Sicherheitsrisiko BKA beim G20. Der deutsche Sicherheitsapparat kann mit den Daten, die in alltäglicher Polizeiarbeit anfallen und die von Gerichten an Behörden und Ämter übergeben werden, nicht umgehen. Das führt zu Problemen in der Strafverfolgung und zeigt etwa bei den entzogenen Akkreditierungen beim G20-Gipfel in Hamburg, wie abgründig und willkürlich staatliches Handeln werden kann, wenn es auf rechtswidrigen, schlecht kontrollierbaren und schlampig geführten Dateien beruhe [ tagesschau.de ].
Es geht um drei unterschiedliche Probleme: Wann muss eine Eintragung, selbst wenn sie anfänglich rechtmäßig war, aus allen Dateien entfernt werden, in die sie inzwischen gelangt ist? Zweitens: Reicht eine Eintragung als solche, um bei dem Betroffenen eine Gefahr für die öffentliche Sicherheit begründen zu können? Drittens: Die Polizei muss bei der Entscheidung über einen Eingriff gegen einen Journalisten berücksichtigen, dass Journalisten bei ihrer Arbeit der besondere Schutz der Medienfreiheit zusteht. Auf allen drei Ebenen scheinen Fehler begangen worden zu sein. Hier muss dringend für rechtsstaatliche Klarheit gesorgt werden.
[ Wolfgang Hoffmann-Riem, früherer Bundesverfassungsrichter ]
Ich habe schon zuvor geschrieben, der Gipfel wird sich an seinen Ergebnissen messen lassen müssen. Im Nachgang zum G20-Gipfel offenbart sich nun aber am Skandal um den Entzug von Akkreditierungen für Journalisten beim G20-Gipfel ein systematisch nachlässiger Umgang mit Daten beim BKA. Zahlreiche weitere BKA-Auskünfte, die beim ARD-Hauptstadtstudio vorliegen, belegen fehlerhafte und rechtswidrige Einträge.
Beispiele:
- Fotograf Kietzmann wurde einmal festgenommen – alle Vorwürfe wurden fallengelassen. Doch das BKA hat sie dennoch weiter gespeichert.

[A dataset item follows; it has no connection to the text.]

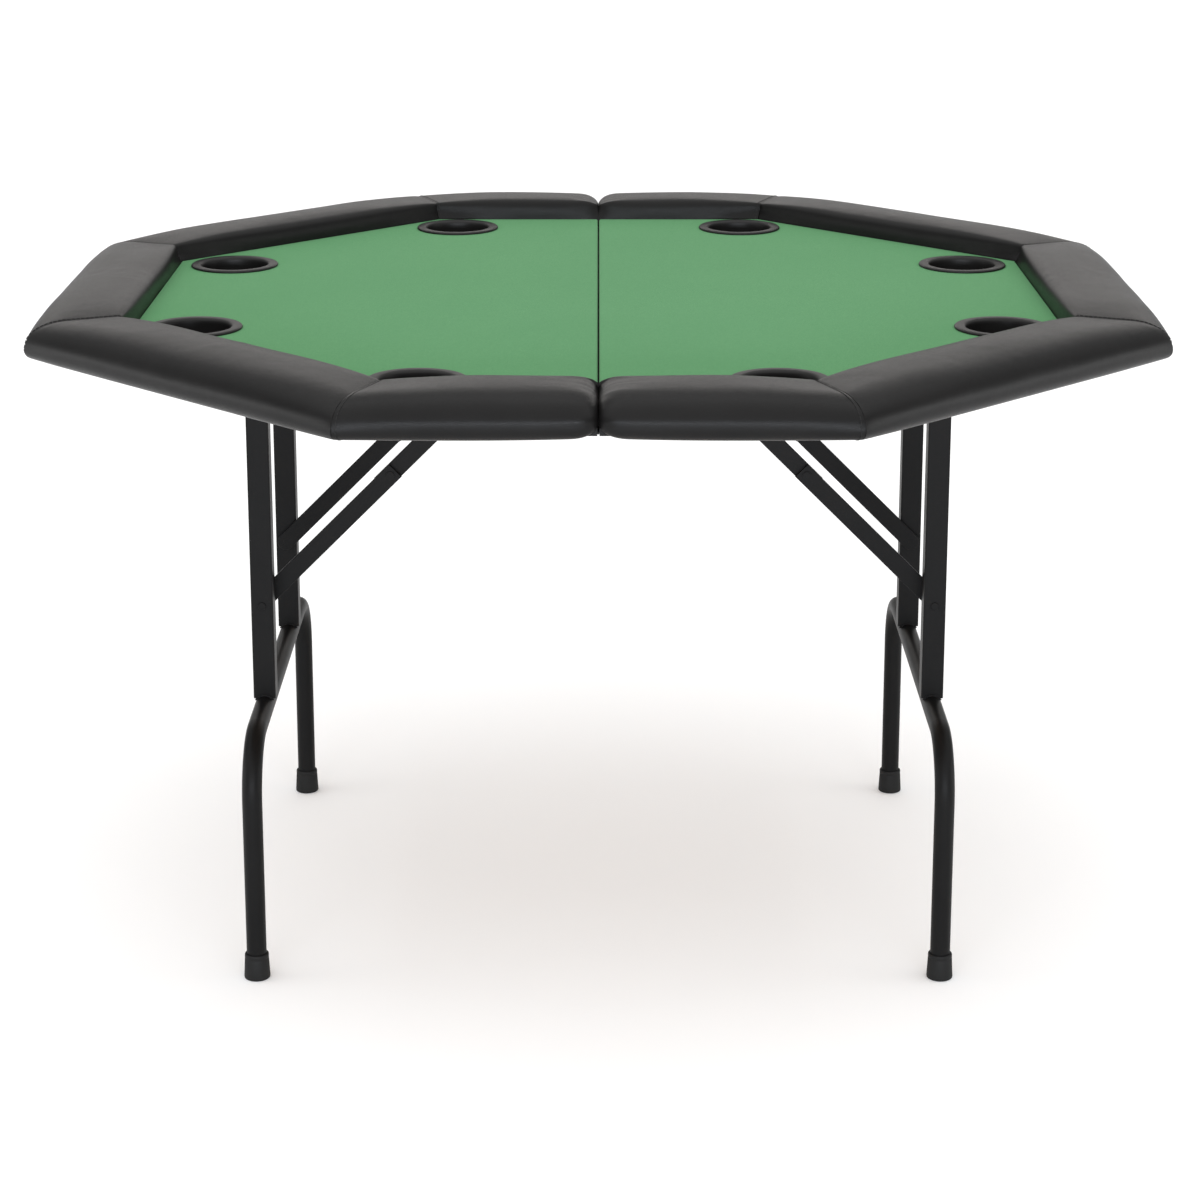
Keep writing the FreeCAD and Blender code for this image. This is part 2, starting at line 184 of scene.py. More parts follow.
class Finish:
    def __init__(self, name, **constants):
        self.material = bpy.data.materials.new(name)
        self.material.use_nodes = True
        self.tree = self.material.node_tree
        self.shader = self.tree.nodes["Principled BSDF"]
        for key, value in constants.items():
            self.shader.inputs[key.replace("_", " ")].default_value = value
        self.place = self.node("ShaderNodeTexCoord", {}, {}, "Object")

    def node(self, kind, settings, inputs, output=0):
        node = self.tree.nodes.new(kind)
        for key, value in settings.items():
            setattr(node, key, value)
        for key, value in inputs.items():
            if isinstance(value, Wire):
                self.tree.links.new(value.socket, node.inputs[key])
            elif isinstance(value, tuple) and node.inputs[key].type == "RGBA":
                node.inputs[key].default_value = (*value, 1)
            else:
                node.inputs[key].default_value = value
        return Wire(self.tree, node.outputs[output])

    def grain(self, scale, detail=2.0, rough=0.5, stretch=(1, 1, 1)):
        where = self.node("ShaderNodeMapping", {}, {"Vector": self.place, "Scale": stretch})
        inputs = {"Vector": where, "Scale": scale, "Detail": detail, "Roughness": rough}
        return self.node("ShaderNodeTexNoise", {}, inputs, "Fac")

    def apart(self, axis):
        return self.node("ShaderNodeSeparateXYZ", {}, {"Vector": self.place}, axis)

    def cells(self, scale, feature="F1"):
        inputs = {"Vector": self.place, "Scale": scale}
        return self.node("ShaderNodeTexVoronoi", {"feature": feature}, inputs, "Distance")

    def between(self, factor, low, high):
        inputs = {0: factor, 6: low, 7: high}  # factor, A and B of the colour mix
        return self.node("ShaderNodeMix", {"data_type": "RGBA"}, inputs, 2)

    def ramp(self, factor, low, high):
        inputs = {"Value": factor, "From Min": low, "From Max": high}
        return self.node("ShaderNodeMapRange", {"clamp": True}, inputs, "Result")

    def bump(self, height, distance, strength, **under):
        inputs = {"Height": height, "Distance": distance, "Strength": strength, **under}
        return self.node("ShaderNodeBump", {}, inputs, "Normal")

    def feed(self, **wires):
        for key, wire in wires.items():
            self.tree.links.new(wire.socket, self.shader.inputs[key.replace("_", " ")])
        return self.material


def playingFelt():
    green, pale, deep = (0.110, 0.338, 0.137), (0.165, 0.415, 0.186), (0.055, 0.230, 0.075)
    f = Finish("playingFelt", Roughness=0.95, Sheen_Weight=0.12, Sheen_Roughness=0.6,
               Specular_IOR_Level=0.15)
    clouds = f.grain(3.5, 3.0, 0.6)
    nap = f.grain(90, 4.0, 0.65)
    fibre = f.grain(1400, 3.0, 0.7, (1.0, 0.45, 1.0))
    strand = f.grain(1100, 3.0, 0.7, (0.4, 1.0, 1.0))
    colour = f.between(f.ramp(clouds, 0.3, 0.7) * 0.5, green, pale)
    colour = f.between(f.ramp(nap, 0.35, 0.75) * 0.25, colour, deep)
    colour = f.between(1 - f.ramp(fibre * strand, 0.16, 0.34) * 0.6, colour, deep)
    normal = f.bump(fibre + strand + nap * 0.6, 0.0005, 0.55)
    return f.feed(Base_Color=colour, Normal=normal)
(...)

- Nach Auskunft des Bundesinnenministeriums sind allein in der Datei „Innere Sicherheit“ aktuell 109.625 Personen und 1.153.351 Datensätzen zu Delikten gespeichert. Das ist das 27-fache der 41.549 politisch motivierten Straftaten, die laut Kriminalstatistik im Jahre 2016 insgesamt begangen wurden.
- In der „Fallgruppe Rauschgift“, in der inzwischen mehr als 473.000 Personen mit Millionen von Datensätzen gespeichert sind, liegt bei mehr als der Hälfte der Betroffenen die Einträge mehr als zehn Jahre zurück.
Die Datensammelwut scheint grenzenlos. Vor lauter Heu sehen die Behörden gar nichts mehr. Anis Amri haben sie gekannt, aber nicht gesehen. Reichsbürger, die Polizisten erschießen, kennen sie als Waffennarren, aber werden nicht als Gefahr gesehen. Sobald die Behörden allerdings selbst eingebunden sind in die Täterszene, dann werden die Akten vernichtet – wie beim NSU.
Dabei kann das gegen Google erstrittene Recht auf Vergessen die Lösung sein. Denn man muss die Polizei in die Schranken weisen. Es gilt die Unschuldsvermutung. Vorhaben wie die Vorratsdatenspeicherung würden nur noch mehr unschuldige Bürger in die Raster der Fahnder laufen lassen.